For Dondis, the cooking-bug struck early. By the age of twelve, he had secured his first apprenticeship with a noted chef and restaurateur from the Basque region of Spain. Dondis went on to attend the Culinary Institute of America in New York and then traveled to Europe to gain even more hands-on experience. He worked at the Schloss Hotel and Restaurant Gargantua, in Frankfurt, Germany. When Dondis returned to the United States, he worked for the Brennan family in their restaurant "Mr. B's" and then at the world-renowned Emeril's Restaurant where he earned the title of Sous Chef. The Sous Chef is second-in-command in a restaurant or kitchen, ranking immediately below the Head Chef.
As the president and chef-proprietor of a thriving catering and event planning company, Dondis wears many hats. He has traveled to the Bahamas, Florida, Washington DC, and New York City to cater some noted high-profile events. Joel even trained Princess Margaret's chef at her home on the island of Mystique in the Lower Grenadines. An average day might find him working on company finances, marketing and business development, mentoring new staff, talking with clients or creating new recipes.

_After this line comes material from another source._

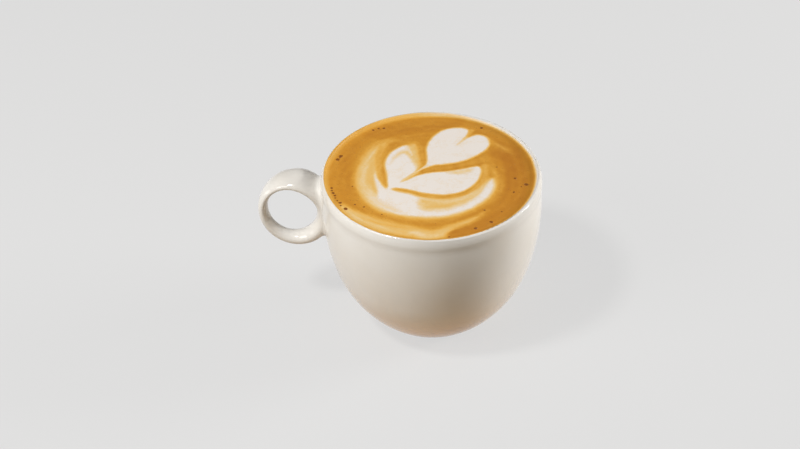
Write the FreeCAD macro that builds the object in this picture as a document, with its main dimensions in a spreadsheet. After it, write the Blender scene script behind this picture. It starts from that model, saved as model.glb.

If you're creative, love cooking, enjoy working with people and have a strong entrepreneurial drive - catering could be a good profession for you. So, what should you do if this sounds like a viable career option? Several caterers, Dondis included, believe that a combination of formal training and practical experience work well. Dondis particularly stresses the importance of business classes. Running a catering company is very much like running a restaurant or any other kind of business. A strong background in business administration can only enhance your ability to handle the myriad of responsibilities that come your way. Caterers debate who offers the best apprenticeship or internship opportunities. For some, Europe is where you want to be. For others, the U.S. is just fine. No matter where you choose, find a setting where you can be comfortable so that you'll be open to gaining valuable practical experience.